Government

Why the West Stood in Solidarity With Paris, But not Beirut

Tourism has been on a sharp decline in Beirut, once called the “Paris of the Middle East.” Today, few Westerners have any personal connection to the city.
Mourners gather at the site of explosions in the southern suburbs of Beirut in Lebanon.Hasan Shaaban/Reuters

The twin suicide-bomb attacks that killed 43 people and injured more than 240 others in Beirut on Thursday were quickly overshadowed by the deadly attacks in Paris on the following evening. It has come as an understandable shock to the people of Lebanon that the West did not respond the same way to their tragedy. Where was the global outpouring of grief over Beirut?

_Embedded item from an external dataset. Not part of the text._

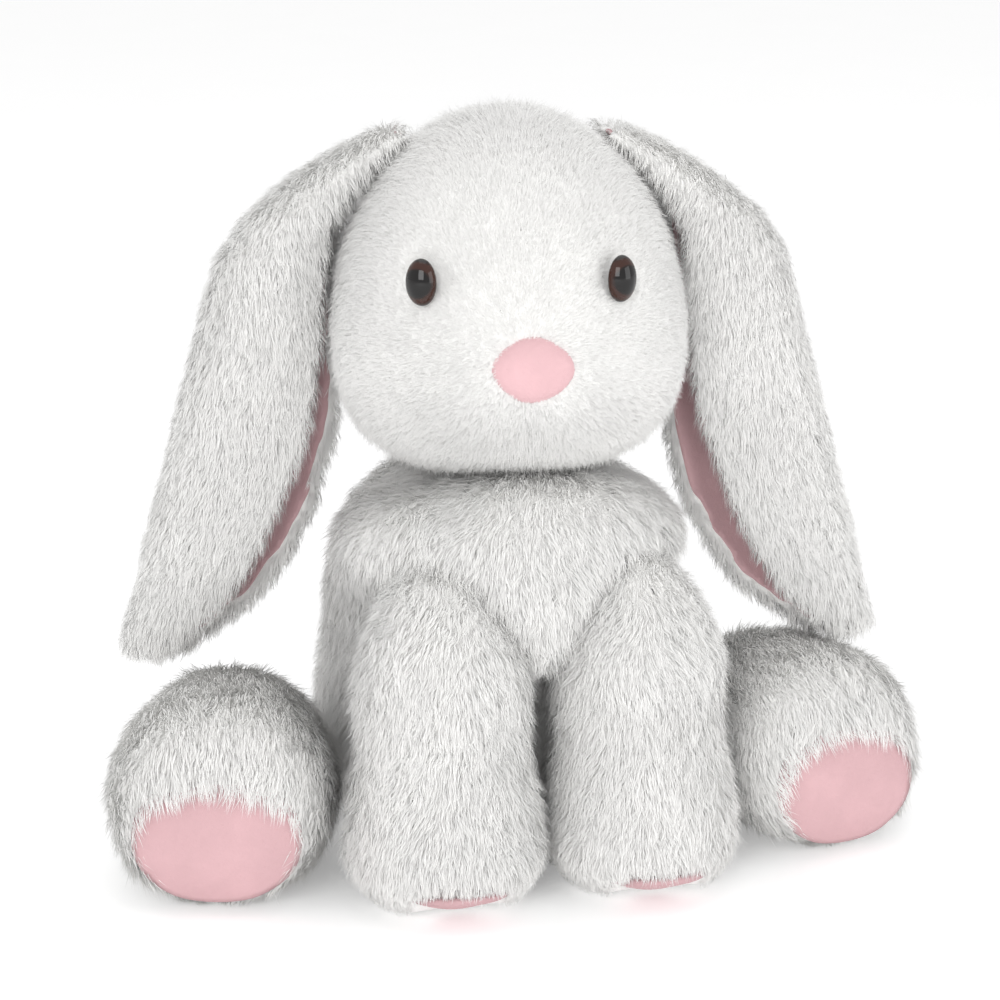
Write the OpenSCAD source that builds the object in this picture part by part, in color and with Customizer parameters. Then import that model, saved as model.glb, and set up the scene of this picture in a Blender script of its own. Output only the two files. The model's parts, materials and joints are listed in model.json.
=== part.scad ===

Any honest accounting of why the world appeared to care less about the victims of the Beirut attacks has to account for Western attitudes toward the Middle East—attitudes that are shaped by ignorance, bias, racism, and the media. There are other, less insidious factors, though, that help to explain the selective solidarity shown by the West, although none of them is especially assuring. The timing of the attacks in Paris, for example, coming as they did on Friday evening, was keyed for maximum exposure in the West. There were more attack sites in Paris, and the attacks were deadlier. (In Beirut, a third bomber was killed before his explosives belt detonated.)